マイニングパワーが上がるとセキュリティが向上するのはなぜか
ビットコインの安全性を確保する上で、計算能力が高まれば高まるほど、悪意を持ったハッカーなどの攻撃者に対してセキュリティが頑丈になり、不正を防ぐことができるようになるためです。
どのような暗号通貨が、PoWを使用しているか?
PoWを使用している主な暗号資産には、ビットコイン、ビットコインキャッシュ(BCH)、モネロ(XMR)などが挙げられます。
PoWの問題点は何か
PoWには、いくつかの課題が存在します。順番に見ていきましょう。
1. エネルギー消費量がとても多いこと
ビットコインは、PoWによりスイス全土と同程度のエネルギーを消費していることが分かっています。ビットコインを獲得するためにマイニングを行うマイナーが増えるにつれ、エネルギー使用料は増加しています。こういった背景から、暗号資産の中でビットコインの次に時価総額の高いイーサリアムでは、2020年12月より始まった「イーサリアム2.0」というアップデートに合わせて、PoWからProof-of-State(PoS)という別のコンセンサスアルゴリズムへの移行が進められています。PoSは、イーサリアムブロックチェーンのネイティブ暗号資産であるイーサ(ETH)を一定期間ステーク(保有)することで、ブロックチェーンのセキュリティに貢献し、ネットワークから報酬を得る仕組みとなっています。イーサリアム財団によると「新しいPoSシステムにより、検証プロセスで消費されるエネルギー量が99%以上削減される」とされており、環境にやさしいコンセンサスアルゴリズムということで、PoSは注目されています。
2. 「51%攻撃」問題
51%攻撃とは、悪意ある個人もしくは団体のマイナーにより、ビットコインネットワーク全体の51%のハッシュレートを支配することで不正な取引を行うことを指します。
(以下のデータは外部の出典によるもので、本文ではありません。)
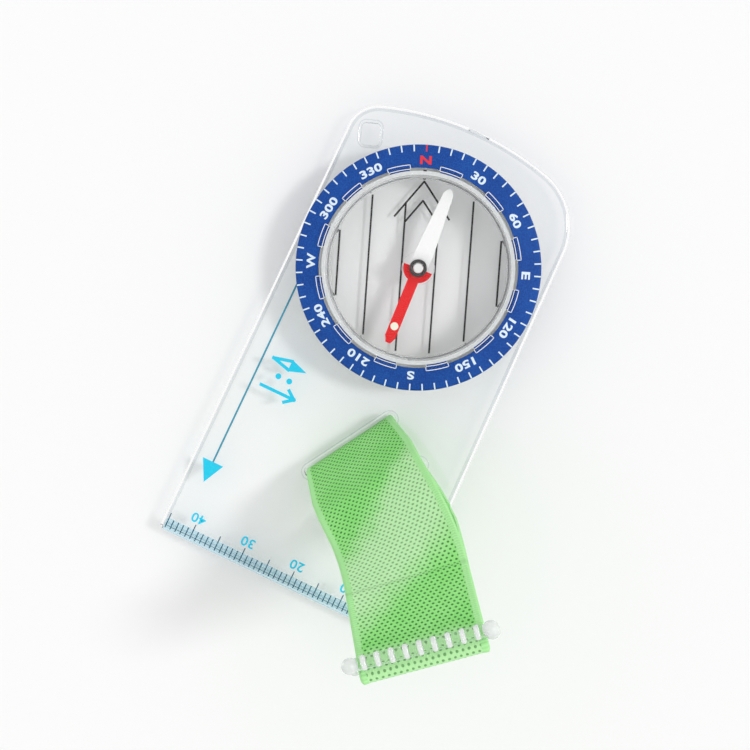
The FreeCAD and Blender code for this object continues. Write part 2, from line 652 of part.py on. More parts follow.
def main():
    os.makedirs("parts", exist_ok=True)
    for piece in PIECES:
        shape = piece()
        shape.exportStep("parts/" + piece.__name__ + ".step")
        print(f"{piece.__name__:20s} solids {len(shape.Solids)} valid {shape.isValid()} "
              f"volume {shape.Volume:9.3f} z {shape.BoundBox.ZMin:7.3f} {shape.BoundBox.ZMax:7.3f}")


main()
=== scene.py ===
"""Looks of a thumb-strap baseplate compass: clear plate, turning dial, needle and knitted strap.

All sizes below are in millimetres and become metres through MM when a mesh is placed.
"""
from __future__ import annotations

import logging
import math
from contextlib import contextmanager
from dataclasses import dataclass, field
from enum import Enum
from typing import Callable, Iterator, Sequence

import bpy
from mathutils import Matrix, Vector

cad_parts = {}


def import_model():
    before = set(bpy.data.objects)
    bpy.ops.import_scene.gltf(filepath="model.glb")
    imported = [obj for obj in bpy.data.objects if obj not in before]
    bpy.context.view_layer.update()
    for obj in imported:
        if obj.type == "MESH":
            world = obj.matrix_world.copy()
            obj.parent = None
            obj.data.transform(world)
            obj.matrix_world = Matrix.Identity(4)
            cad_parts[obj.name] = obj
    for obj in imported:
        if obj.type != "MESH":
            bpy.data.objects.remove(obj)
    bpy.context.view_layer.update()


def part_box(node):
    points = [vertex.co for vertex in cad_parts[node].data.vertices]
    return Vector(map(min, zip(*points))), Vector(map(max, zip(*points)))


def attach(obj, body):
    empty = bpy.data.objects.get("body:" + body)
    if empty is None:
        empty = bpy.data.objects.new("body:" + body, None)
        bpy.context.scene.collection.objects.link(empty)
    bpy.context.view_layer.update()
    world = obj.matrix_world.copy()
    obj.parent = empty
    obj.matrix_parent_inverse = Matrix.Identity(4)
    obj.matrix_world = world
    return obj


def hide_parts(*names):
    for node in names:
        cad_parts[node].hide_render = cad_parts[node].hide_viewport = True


MM = 0.001
MERGE = 0.0005          # corners nearer than this are one
FLAT_ANGLE = 1.0        # degrees between faces that count as one flat face
LEVEL = 0.99999         # upright share of the normal from which a face is shaded flat
LOG = logging.getLogger("compass")
Colour = tuple[float, float, float]
Test = Callable[[Vector, Vector], bool]


# ---------------------------------------------------------------- shader tools
class Wire:
    """A shader socket that takes part in arithmetic."""

    def __init__(self, sheet: Sheet, socket: bpy.types.NodeSocket) -> None:
        """Keeps the socket and the node sheet that it belongs to."""
        self.sheet = sheet
        self.socket = socket

    def _with(self, operation: str, first: object, second: object = None) -> Wire:
        """Adds one Math node with one or two values or wires."""
        sockets = {0: first} if second is None else {0: first, 1: second}
        return self.sheet.node("ShaderNodeMath", {"operation": operation}, sockets, 0)

    def __add__(self, other: object) -> Wire:
        """Adds a value or wire."""
        return self._with("ADD", self, other)

    __radd__ = __add__

    def __mul__(self, other: object) -> Wire:
        """Multiplies by a value or wire."""
        return self._with("MULTIPLY", self, other)

    __rmul__ = __mul__

    def __sub__(self, other: object) -> Wire:
        """Takes a value or wire away."""
        return self._with("SUBTRACT", self, other)

    def __rsub__(self, other: object) -> Wire:
        """Takes this wire away from a value."""
        return self._with("SUBTRACT", other, self)

    def __truediv__(self, other: object) -> Wire:
        """Divides by a value or wire."""
        return self._with("DIVIDE", self, other)

    def __rtruediv__(self, other: object) -> Wire:
        """Divides a value by this wire."""
        return self._with("DIVIDE", other, self)

    def __pow__(self, other: object) -> Wire:
        """Raises to a power."""
        return self._with("POWER", self, other)

    def __rpow__(self, other: object) -> Wire:
        """Raises a value to the power of this wire."""
        return self._with("POWER", other, self)

    def floor(self) -> Wire:
        """Rounds down."""
        return self._with("FLOOR", self)

    def fraction(self) -> Wire:
        """Keeps the part after the point."""
        return self._with("FRACT", self)

    def sine(self) -> Wire:
        """Sine of an angle in radians."""
        return self._with("SINE", self)

    def root(self) -> Wire:
        """Square root."""
        return self._with("SQRT", self)

    def size(self) -> Wire:
        """Absolute value."""
        return self._with("ABSOLUTE", self)

    def ramp(self, low: float, high: float) -> Wire:
        """Smooth step from zero at low to one at high.

        Args:
            low: the value where the step starts.
            high: the value where it ends.

        Returns:
            The stepped wire.
        """
        settings = {"interpolation_type": "SMOOTHSTEP"}
        sockets = {"Value": self, "From Min": low, "From Max": high}
        return self.sheet.node("ShaderNodeMapRange", settings, sockets, "Result")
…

ビットコインのハッシュレートを51%以上支配することができると、そのマイナーは一時的にルールを無視してコインの二重使用や取引ブロックなどの不正ができるようになります。
3. マイニングの中央集権化
PoWは、単一の主体や管理者による支配のない通貨を作ることを目的としています。しかし実際には、たった3つのマイニングプールがビットコイン全体の50%近くのハッシュレートを占めている状況となっており、システムはやや中央集権的になっているといえるでしょう。